Teachers, firefighters and social workers are just some of the employees covered by Oregon's Public Employee Retirement System, or PERS, which has racked up over $25 billion in debt over the years.

Lawmakers have zeroed in on pension reform following the passage of a $1 billion school tax package, but they've struggled to come up with a plan that's politically palatable to both parties. House Speaker Tina Kotek confirmed that there aren't plans to redirect the kicker—a tax rebate unique to Oregon—to pay down pension debt, an idea that drew some support from the governor and other Democrats.

"The votes aren't there," she said, but added that she hasn't yet given up on her plan to use half the kicker funds to pay for infrastructure upgrades to a heavily trafficked bridge in Portland.

To shield employers from impending rate hikes in 2021, Kotek and other leaders are suggesting paying down the debt by siphoning money from employees' secondary pension accounts. Employees currently pay 6% of their salary into a defined contribution plan, 401(k)-type account that's separate from PERS.

For employees hired before 2003, 2.5% of those future contributions would be redirected to PERS. Employees hired after that year, which is when the state switched to a less generous benefits package, will have .75% of their contributions mitigated.
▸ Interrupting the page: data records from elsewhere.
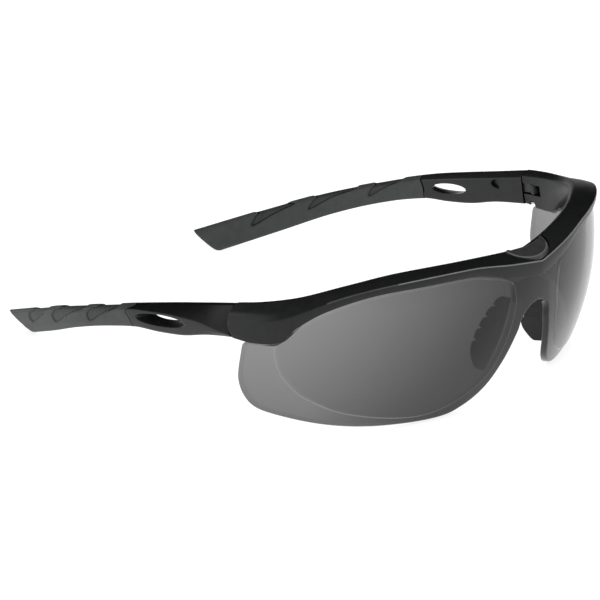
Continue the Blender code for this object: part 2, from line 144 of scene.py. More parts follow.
# Cap on the bridge.
CAP_HALF_WIDTH = 8.6
CAP_FRONT_Y = -59.0
CAP_REAR_Y = -52.6
CAP_THICK = 1.2
CAP_SLOPE = 27.0
CAP_LEVEL = 14.2
CAP_STEPS = (
    (0.0, -1.2), (0.0, -0.78), (-0.16, -0.74), (-0.2, -0.5), (-0.36, -0.46), (-0.4, -0.22), (-0.55, -0.18),
    (-0.75, 0.0), (-1.3, 0.06),
)
# Steps of the cap's rim whose faces carry a painted highlight.
CAP_HIGHLIGHT_STEPS = (1, 3, 5, 6)
CAP_REAR_BOW = 0.9
CAP_REAR_STATIONS = 8
CAP_CLEARANCE = 8.0

# Nose clip and pads behind the shield.
CLIP_HALF_ANGLE = 5.5
CLIP_Z = (-2.4, 3.6)
CLIP_THICK = 2.0
CLIP_STATIONS = 24
PAD_Z = (-0.4, -22.0)
PAD_FRONT_X = ((0, 8.2), (0.5, 10.8), (1, 13.8))
PAD_SPLAY = -0.6
PAD_REAR_Y = ((0, -48.2), (0.25, -43.6), (0.55, -39.8), (0.8, -38.6), (1, -40.8))
PAD_THICK = 1.8
PAD_STANDOFF = 0.9
PAD_NOTCHES = (0.13, 0.29, 0.45, 0.62)
PAD_NOTCH_DEEP = 1.6
PAD_NOTCH_WIDE = 0.018
PAD_STATIONS = 110
PAD_ROOT = 0.6
PAD_END = 0.1
PAD_END_DEPTH = 0.72
PAD_END_THICK = 0.45

# Hinge: a tongue on each arm turns on a steel pin in the frame's slot.
HINGE_X = 67.0
HINGE_Y = -3.6
HINGE_Z = 6.2
PIN_RADIUS = 0.8
PIN_CLEARANCE = 0.2
PIN_Z = (2.0, 9.4)
PIN_HEAD_RADIUS = 1.5
PIN_HEAD_Z = (1.2, 2.0)
TONGUE_Z = (4.7, 7.7)
TONGUE_EYE_RADIUS = 1.8
TONGUE_X = (66.4, 68.8)
TONGUE_REAR_Y = 6.5
SLOT_FRONT_Y = -8.0
SLOT_OUTER_X = 69.4
SLOT_INNER_X = 60.0
SLOT_REAR_Y = 6.0
SINK_Z = -4.0

# Temples, as functions of the distance along them from the hinge seam.
ARM_START = 0.25
ARM_INNER_X = 65.6
GRIP_START = 42.0
TEMPLE_END = 125.0
TEMPLE_OUTER_X = (
    (0, 71.9), (14, 72.0), (28, 71.4), (42, 70.4), (60, 67.3), (80, 62.3), (102, 54.4), (125, 44.8),
)
TEMPLE_WIDTH = ((42, 4.8), (60, 4.4), (80, 4.0), (100, 3.4), (125, 2.5))
TEMPLE_TOP_Z = (
    (0, 11.4), (14, 9.8), (28, 8.1), (42, 6.1), (60, 2.7), (80, -1.6), (100, -6.9), (125, -14.1),
)
TEMPLE_BOTTOM_Z = (
    (0, 0.9), (12, 0.3), (22, -1.2), (32, -1.6), (42, -1.5), (60, -4.2), (80, -8.5), (100, -13.9),
    (125, -20.5),
)
CREASE_SHARE = (
    (0, 0.10), (7, 0.25), (14, 0.45), (20, 0.58), (27, 0.68), (42, 0.77), (60, 0.72), (125, 0.62),
)
LEAN_SHARE = ((0, 0.38), (12, 0.46), (27, 0.44), (42, 0.36), (125, 0.34))
INNER_TOP_DROP = 0.22
TIP_SLANT = 10.0
TIP_ROUND = (0.8, 1.5)
TIP_PINCH = 0.5
TIP_PINCH_LONG = 1.0
SLANT_TAIL = 30
UNDER_SHARE = 0.16
UNDER_MOST = 0.8
CREASE_SOFT = (0.35, 1.4)
CREASE_SOFT_REACH = (6, 8)
TEMPLE_CROWNS = {1: 0.1, 2: 0.12, 4: 0.05, 0: 0.08, 3: 0.1}
ARM_STATIONS = 110
# Faces of the arm's upper facet, which get painted shade.
ARM_SHADED_FACES = range(9, 18)
GRIP_STATIONS = 400
GRIP_SEGMENTS = 6
GRIP_FILL = 20

# The eye-shaped vent through each arm: its tips, and its half heights outside and inside.
VENT_OUTER = ((20.0, 2.9), (41.8, 2.2), 1.95)
VENT_INNER = ((23.5, 3.2), (37.6, 2.6), 1.75)
VENT_STATIONS = 24
VENT_DEPTHS = ((73.5, -0.15), (71.0, 0.0), (69.6, 0.45), (67.8, 0.85), (65.6, 1.0), (64.0, 1.05))

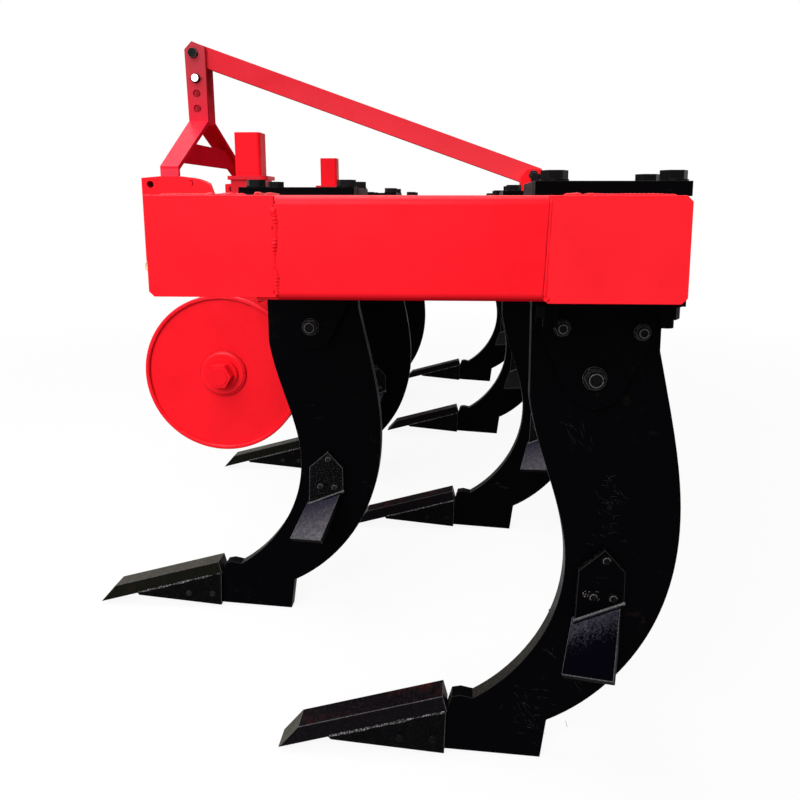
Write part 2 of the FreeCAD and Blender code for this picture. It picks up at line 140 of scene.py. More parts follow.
class Row(Enum):
    """The two rows of tines, with how many each has."""

    FRONT = 3
    REAR = 4

    @property
    def word(self) -> str:
        """The row's name as it stands in a node's name."""
        return self.name.lower()


class NodeSheet:
    """Writes the node tree of one material or world."""

    def __init__(self, owner: Material | bpy.types.World) -> None:
        """Turns the owner's nodes on.

        Args:
            owner: what the nodes belong to.
        """
        owner.use_nodes = True
        self.owner = owner
        self.tree = owner.node_tree

    @classmethod
    def named(cls, name: str) -> NodeSheet:
        """The sheet of a new material."""
        return cls(bpy.data.materials.new(name))

    @cached_property
    def shader(self) -> bpy.types.Node:
        """The material's surface shader."""
        return self.tree.nodes["Principled BSDF"]

    @cached_property
    def coords(self) -> Socket:
        """The place on the piece, in metres."""
        return self.add("TexCoord").outputs["Object"]

    @cached_property
    def height(self) -> Socket:
        """The place's height, in metres."""
        return self.along((0.0, 0.0, 1.0))

    def fill(self, node: bpy.types.Node, **values: object) -> None:
        """Fills a node's inputs.

        Args:
            node: the node.
            values: by input name, with underscores for spaces, a socket to link or a plain value.
        """
        for name, value in values.items():
            target = node.inputs[name.replace("_", " ")]
            if isinstance(value, Socket):
                self.tree.links.new(value, target)
            else:
                target.default_value = value

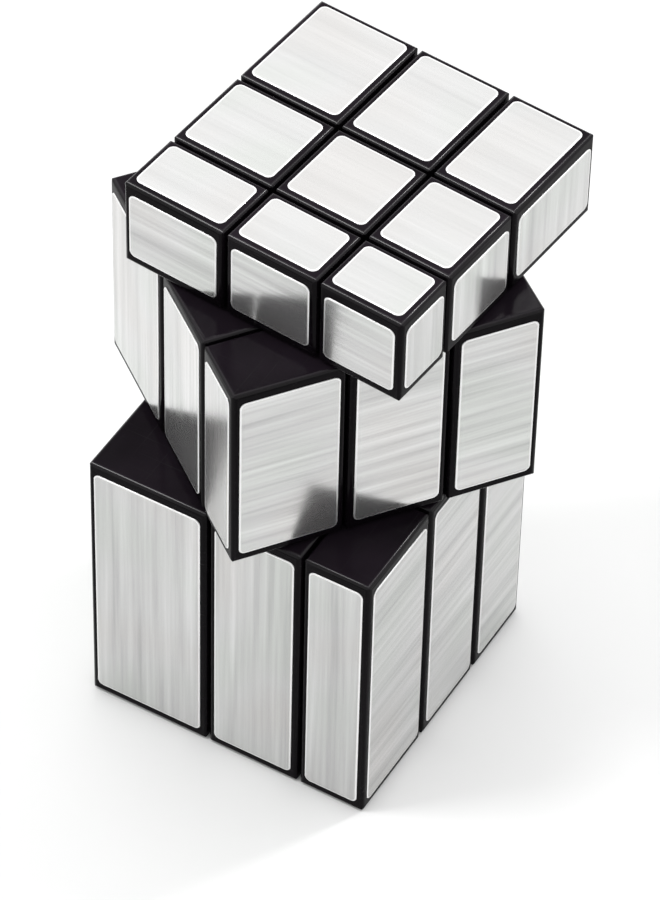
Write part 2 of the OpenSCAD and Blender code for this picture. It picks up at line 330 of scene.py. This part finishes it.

The plan will ultimately cut 7% to 12.5% of retirement benefits from this secondary pension account, which unions and public employees say is a nonstarter.

"The cut to my Individual Account Program would be significant to me and my family," Matt Brozovich, a Salem firefighter, told a legislative panel last week. "It's time for lawmakers to stop playing political games with our retirements."

Lawmakers also plan to use some of the expected revenue from the burgeoning sports betting market to incentivize employers to pay more money into PERS.

States have been scrambling to implement legalized sports betting markets after the U.S. Supreme Court gave its approval last year. Oregon lottery officials want the state's legalized sports betting market ready to go in time for football season this fall.

That future revenue, which is expected to be smaller than in other states, would be used to match voluntary pension contributions from employers.

Oregon currently incentivizes employers to pay down their debt by offering to match 25% of large, lump-sum contributions. But that program has yet to get off the ground, because the state has yet to put money into that incentive fund.

Under this proposal, revenue from sports betting will sustain the program, according to Kotek.

"We want to encourage local employers to buy down their part of the debt," she said. "Because if they buy down some of their side account debt, their contribution rates go down in the future."

Republicans have shoved pension reform into the political spotlight. They walked out of the Capitol this month to protest what they said was lack of action by Democrats to tame runaway pension costs.

But in the face of a proposed pension fix, they've largely remained silent. Sen. Fred Girod, a Republican from Stayton who worked on the negotiations, said it was a "really good first step."

Some Democrats indicated they were willing to bite the political bullet. Rep. Paul Holvey, from Eugene, said lawmakers have to take action now if they want to counteract expected pension rate increases—which he says will most assuredly eat into budgets and lead to reduced staffing and services.

"It would be easy to vote no, but that would do nothing to fix the escalating cost," he said, adding that this solution is better than "continuing Oregon in a downward spiral by voting no with no viable solution to this problem."